Conon dejó escapar un suspiro, levantó al cielo la vista y exclamó:
-¡impío! ¿Cómo puedes blasfemar así del Dios Supremo?, te aseguro que no podrás persuadirme a que haga lo que dices.
Entonces el tirano mandó que le encajaran clavos en la planta de los pies y, en esas condiciones, obligó al anciano a que corriera delante de su carro. El santo atleta de Cristo obedeció y comenzó a correr al tiempo que entonaba el salmo 39: «Esperé en Yahvé confiadamente y se inclinó hacia mí y oyó mi grito», para que no escapara de su boca queja alguna, sino solo alabanzas, al sufrir por su Señor. No dejó de cantar hasta que le faltaron las fuerzas y cayó al suelo agonizante.

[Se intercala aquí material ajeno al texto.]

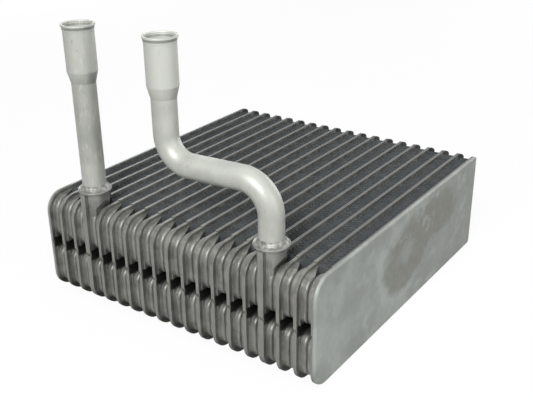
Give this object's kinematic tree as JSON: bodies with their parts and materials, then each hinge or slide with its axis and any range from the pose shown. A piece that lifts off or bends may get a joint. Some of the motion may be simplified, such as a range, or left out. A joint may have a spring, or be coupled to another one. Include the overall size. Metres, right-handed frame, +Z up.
{
  "type": "evaporator core",
  "caption": "Laminated evaporator core: stamped plate pairs with drawn tank cups, corrugated fins, flat end plates, and two upright tubes with flared sockets.",
  "frame": {"origin": "centre of the bounding box at its bottom", "axes": "+X along the stack from the straight tube's end to the bent tube's end, +Y from the tank cups to the back, +Z up along the tubes, which is the air-flow direction"},
  "size_m": [0.2218, 0.232, 0.196],
  "materials": {
    "plate": "satin",
    "fin": "satin",
    "end_plate": "satin",
    "tube": "matte",
    "braze": "satin"
  },
  "bodies": {
    "root": {"end_plate_left": "end_plate", "end_plate_right": "end_plate", "plate_00_right": "plate", "plate_01_left": "plate", "plate_01_right": "plate", "plate_02_left": "plate", "plate_02_right": "plate", "plate_03_left": "plate", "plate_03_right": "plate", "plate_04_left": "plate", "plate_04_right": "plate", "plate_05_left": "plate", "plate_05_right": "plate", "plate_06_left": "plate", "plate_06_right": "plate", "plate_07_left": "plate", "plate_07_right": "plate", "plate_08_left": "plate", "plate_08_right": "plate", "plate_09_left": "plate", "plate_09_right": "plate", "plate_10_left": "plate", "plate_10_right": "plate", "plate_11_left": "plate", "plate_11_right": "plate", "plate_12_left": "plate", "plate_12_right": "plate", "plate_13_left": "plate", "plate_13_right": "plate", "plate_14_left": "plate", "plate_14_right": "plate", "plate_15_left": "plate", "plate_15_right": "plate", "plate_16_left": "plate", "plate_16_right": "plate", "plate_17_left": "plate", "plate_17_right": "plate", "plate_18_left": "plate", "fin_01": "fin", "fin_02": "fin", "fin_03": "fin", "fin_04": "fin", "fin_05": "fin", "fin_06": "fin", "fin_07": "fin", "fin_08": "fin", "fin_09": "fin", "fin_10": "fin", "fin_11": "fin", "fin_12": "fin", "fin_13": "fin", "fin_14": "fin", "fin_15": "fin", "fin_16": "fin", "fin_17": "fin", "fin_18": "fin", "straight_tube": "tube", "bent_tube": "tube", "straight_tube_braze": "braze", "bent_tube_braze": "braze"}
  },
  "joints": []
}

Todavía tuvo alientos para exclamar: «¡Señor, recibe mi espíritu!», antes de expirar.
No se encuentra vestigio alguno del culto a san Conon en Panfilia, pero parece haber sido muy popular, como lo atestiguan diversos conventos con su advocación. O. von Gebhardt, Acta martyrum selecta, Berlín 1912. —Delehaye, Les origines du culte des martyrs, p. 194.